Wheat has also developed an extraordinary ability to combine his impressive
guitar, banjo, and harmonica chops with a keen knowledge of how and
when (and when not) to employ them in service of a song.

Accompanying this subtle phrasing is his band Groggy Darlin’, an all-star cast of Western
New York music veterans. Bassist Peter Williams, multi-instrumentalist
Peter Gerace, and drummer Mark Longolucco map out the peaks and
valleys that define the music’s weathered landscapes and consistently
complement Wheat’s rare ability to bring a crowded room to an attentive
silence. Together, they create music that is at once earthy, refined, organic,
melodic, and perfectly suited for the time-honored format and progressive
delivery that is characteristic of Wheat’s songwriting.

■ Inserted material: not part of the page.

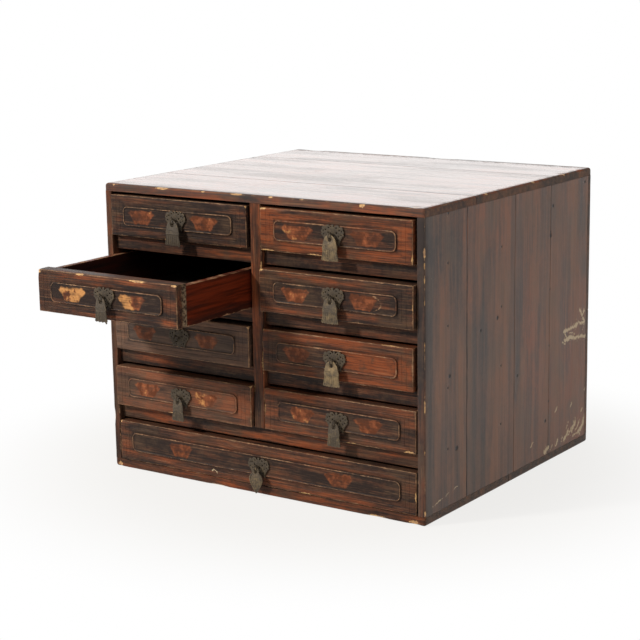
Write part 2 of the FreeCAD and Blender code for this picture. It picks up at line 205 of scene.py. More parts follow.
# Half of an ornament's outline, from the middle of its top edge
MOTIF_WIDTH = 40
MOTIF_HALF = [
    (0, 7.6), (4, 6.9), (8.5, 7.7), (12, 7.1), (15.2, 8.1), (16.8, 5.6), (20, 4.2), (16.6, 0.8),
    (13.6, -2.4), (11.8, -5.4), (9.2, -8.0), (5, -7.3), (0, -8.1),
]

# Chips on the drawer fronts, as X, Z, length and height
FRONT_CHIPS = {
    "left_drawer_1": [(-9, 318, 4, 3), (-120, 273, 6, 1.5)],
    "left_drawer_2": [(-60, 253, 14, 2.5), (-12, 252, 5, 2.2), (-199, 252, 4, 4), (-140, 253, 8, 1.5)],
    "left_drawer_3": [(-11, 187, 4, 3)],
    "left_drawer_4": [(-8, 122, 4, 2), (-120, 76, 8, 1.5)],
    "right_drawer_1": [(10, 318.5, 9, 2.2), (18, 273, 12, 2), (78, 273, 15, 2), (197, 277, 1.4, 8)],
    "right_drawer_2": [(8, 253, 6, 2), (199, 230, 1.2, 5)],
    "right_drawer_3": [(8, 187, 3, 3), (170, 188, 14, 1.5)],
    "right_drawer_4": [(192, 76, 10, 3.5), (120, 76, 10, 1.5), (7.8, 100, 2, 8)],
    "wide_drawer": [(-199, 56, 3, 3), (199, 30, 1.2, 8), (60, 10.5, 12, 1.5)],
}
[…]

The band’s moving live performances, as well as Wheat’s solo works,
have garnered him a diverse and expansive fan base, as well as support
positions for some of today’s most exciting national and international
artists, including Band of Horses (Sub Pop), Mark Kozelek (Red House Painters/Sun Kil
Moon), Hamell on Trial (Righteous Babe Records), David Dondero (Team
Love), Olde Tyme Relijun (K Records), Rachel Ries (Waterbug), Robert Blake
(Same Room Records), and Ember Swift (Few’ll Ignite).